Blair himself is understood to work with his friend Gabriel Moraes, whom he met at Oxford University at Magnitude Sports Agency, which claims to have offices in Brazil and Mexico. Such management companies in England are generally a loose confederation of agents who, while sometimes working together, have been known to poach clients from one another.

What is not in doubt is that Blair passed his FA agents' exam, which is a requirement of anyone, with an exemption for lawyers, wishing to sign off deals involving English clubs. These exams encompass 20 multiple-choice questions, have a 50 per cent pass-rate and are one way in which the FA tries to regulate an industry with a wild-west culture.

In deals involving English clubs, the FA acts as a clearing house for the money paid, including transfer fees and agents' commissions where the norm in the UK is a fee worth 5 per cent of the player's contract. Only when the governing body is satisfied that the paperwork is in order is the money released and the transference of the player's registration completed.

In Mexico it is safe to assume that those kind of checks are not required. Mexican players have not moved to Europe in the same kind of numbers as South Americans because of the relatively high wages paid by the top Mexican clubs, although that is changing.
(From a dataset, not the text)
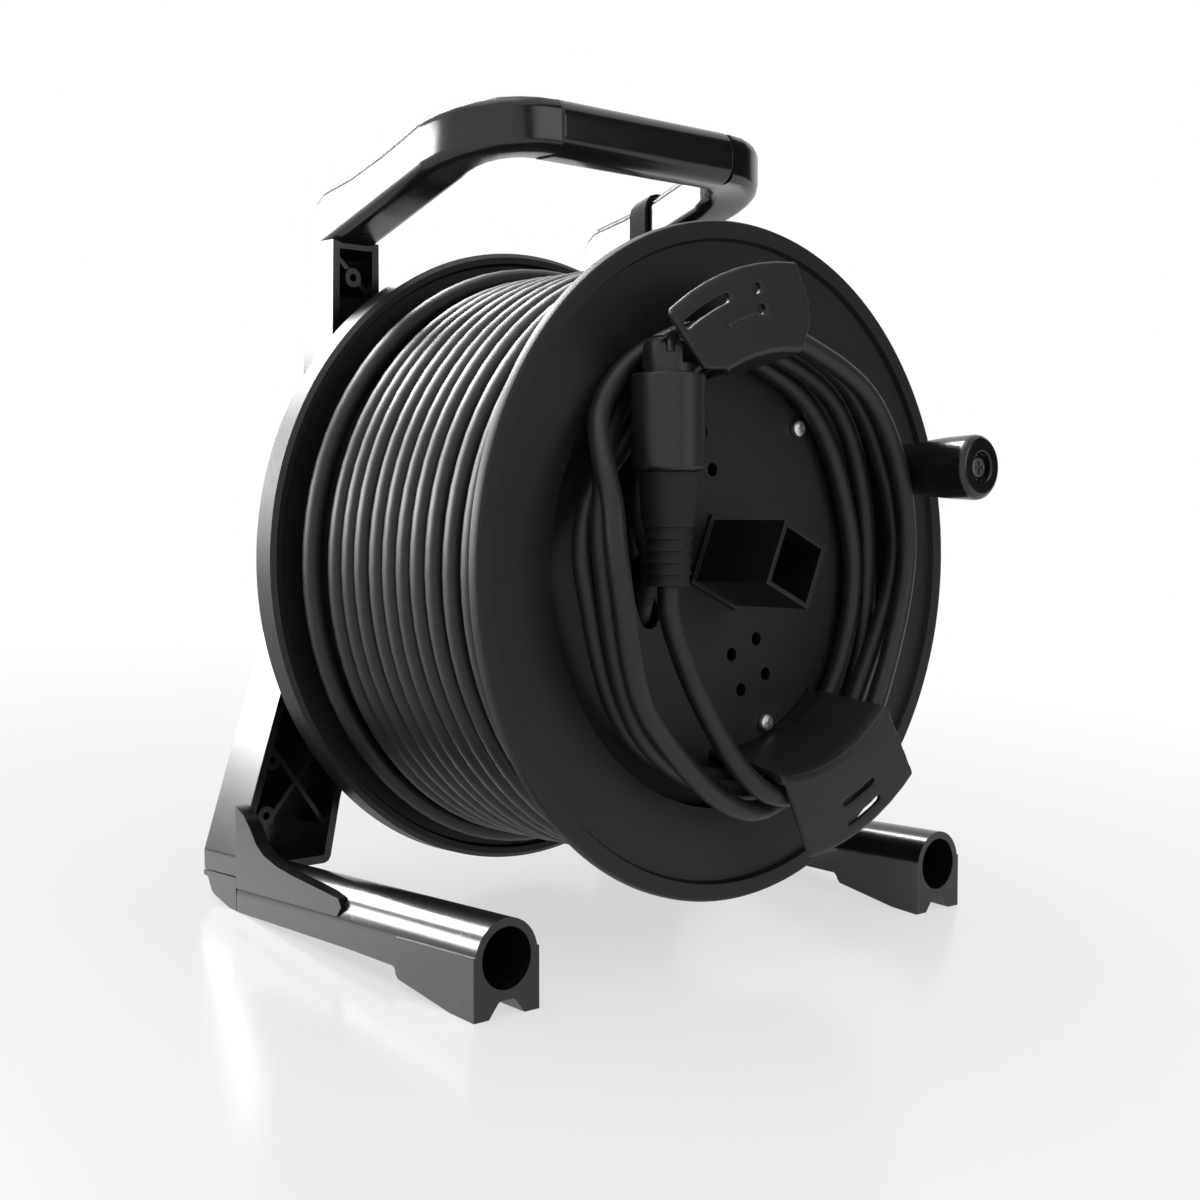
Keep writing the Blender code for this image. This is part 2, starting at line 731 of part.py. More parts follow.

Magnitude Sports' website says they represent Brazilian players from Desportivo Brasil, an academy that exists to produce players purely for the transfer market and has no senior team. It is owned by the unfortunately named Traffic.

Cherie Blair is a director of Magnitude Sports. In his autobiography, the FA chairman Greg Dyke recalled how, in his days as a Manchester United director, she once rang him to ask him to get her a discount on a United shirt for her oldest son, Euan. He duly obliged.

Magnitude also represents Marco Fabian of Chivas Guadalajara, who could be another potentially lucrative transfer for Blair. But if Fabian comes to an English club, the scrutiny on the size of the agent's fee will be much greater than it was for the Herrera deal.